Methylthioadenosine phosphorylase deficiency in human leukemias and solid tumors.

5'-Methylthioadenosine (MTA) is a naturally occurring nucleoside which is degraded by MTA phosphorylase (MTAase) to adenine and methylthioribose-1-phosphate in all normal mammalian cells. These products of the phosphorylytic cleavage of MTA are recycled to the nucleotide pool and methionine, respectively. Thus, supplemental MTA could theoretically be utilized by MTAase-containing cells as a source of methionine and adenine. In fact, in vitro experiments have shown that MTAase-containing cells proliferate normally in methionine-free medium if MTA is added to the cultures (M. K. Riscoe and A. J. Ferro, J. Biol. Chem., 259: 5465-5471, 1984). In contrast, MTAase-deficient malignant cell lines do not proliferate under these conditions. In light of these observations and the recent demonstration (N. Kamatani et al., Blood, 60: 1387-1391, 1982) that a proportion of acute lymphoblastic leukemias lack MTAase, we wished to determine if this enzyme deficiency occurs in a variety of human neoplasms. Accordingly, malignant cells from eight patients with acute nonlymphocytic leukemia and ten patients with various solid tumors were assayed for MTAase activity.

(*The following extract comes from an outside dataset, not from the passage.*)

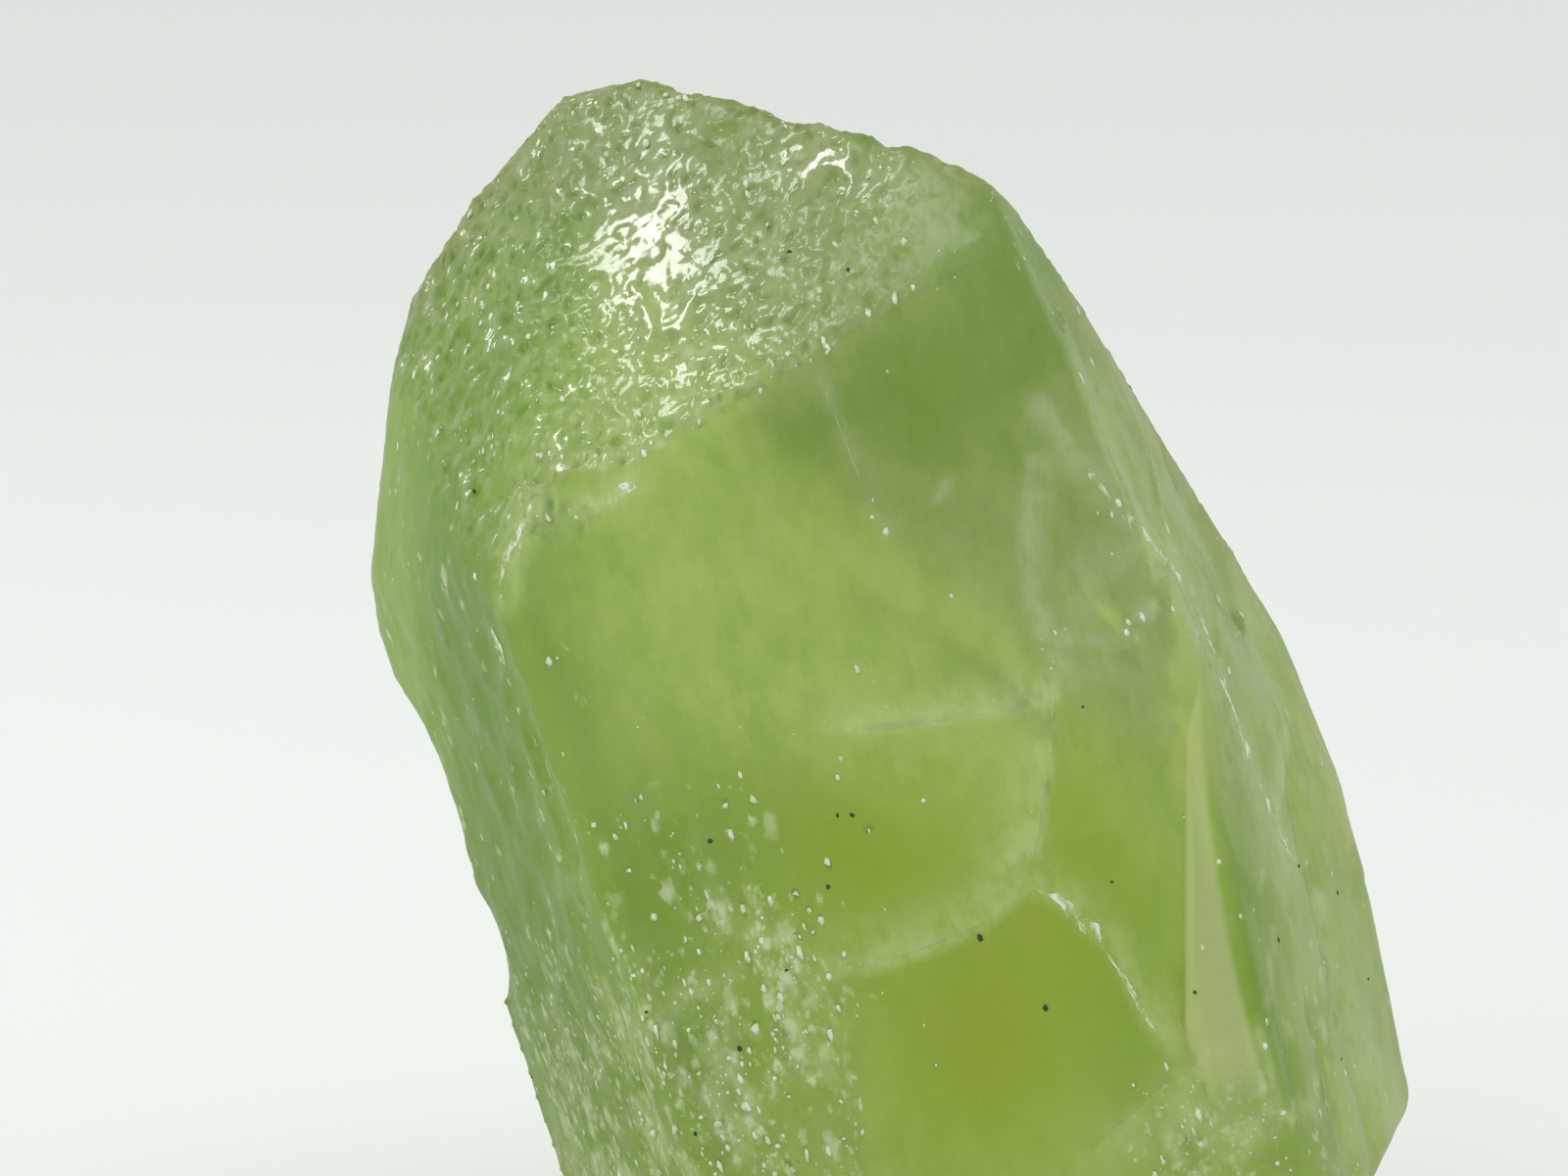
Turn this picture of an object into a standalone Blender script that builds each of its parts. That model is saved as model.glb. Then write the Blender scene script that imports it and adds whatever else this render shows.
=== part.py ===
"""A peridot crystal, one solid: a thick olivine blade with a pitted termination, broken flat across its foot.

Metres, +Z up. The crystal stands on z = 0 and leans to -X, with its broad front face towards -Y.
The origin is on the table, under the middle of the crystal's box.
"""

import math
import random

import bmesh
import bpy
from mathutils import Matrix, Vector

MM = 0.001

# Driving dimensions
HEIGHT = 24.0 * MM
SEED = 15  # of every scattered pit, ledge and scar rim
HALF_THICKNESS = 6.5 * MM  # from the middle plane to the broad front face
LEAN = math.radians(18.4)  # of the blade's length, away from upright
EDGE_WEAR = 0.34 * MM  # width of the rounding on every edge between two faces
PERIDOT_GREEN = (0.30, 0.44, 0.09, 1.0)
GROWTH = Vector((-math.sin(LEAN), 0.0, math.cos(LEAN)))  # the way the crystal grew, foot to tip

# Corners, x to the right, y away from the viewer, z up
APEX = Vector((-5.5, 0.0, 24.35)) * MM
TIP = Vector((-5.6, 0.0, 23.9)) * MM
ROOF_LEFT = Vector((-6.9, 0.3, 23.65)) * MM
ROOF_RIGHT = Vector((2.1, -5.3, 22.75)) * MM
LEFT_CORNER = Vector((-10.82, 0.0, 13.9)) * MM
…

Samples from one of the eight acute nonlymphocytic leukemia patients and three of the 10 solid tumor patients (one with melanoma, one with squamous cell lung cancer, and one with adenocarcinoma of the rectum) had undetectable MTAase activity. In contrast, erythrocytes, neutrophils, and monocytes isolated from normal subjects and from patients with immunodeficiency syndromes or cancer all contained enzyme activity. In addition, the methods of preservation, storage, and cell disruption did not affect MTAase activity. These observations confirm and extend the findings of Kamatani et al. (Blood, 60: 1387-1391, 1982) by demonstrating that MTAase deficiency occurs in a variety of human malignancies including acute nonlymphocytic leukemia and solid tumors. This metabolic difference between normal and malignant cells may be therapeutically exploitable.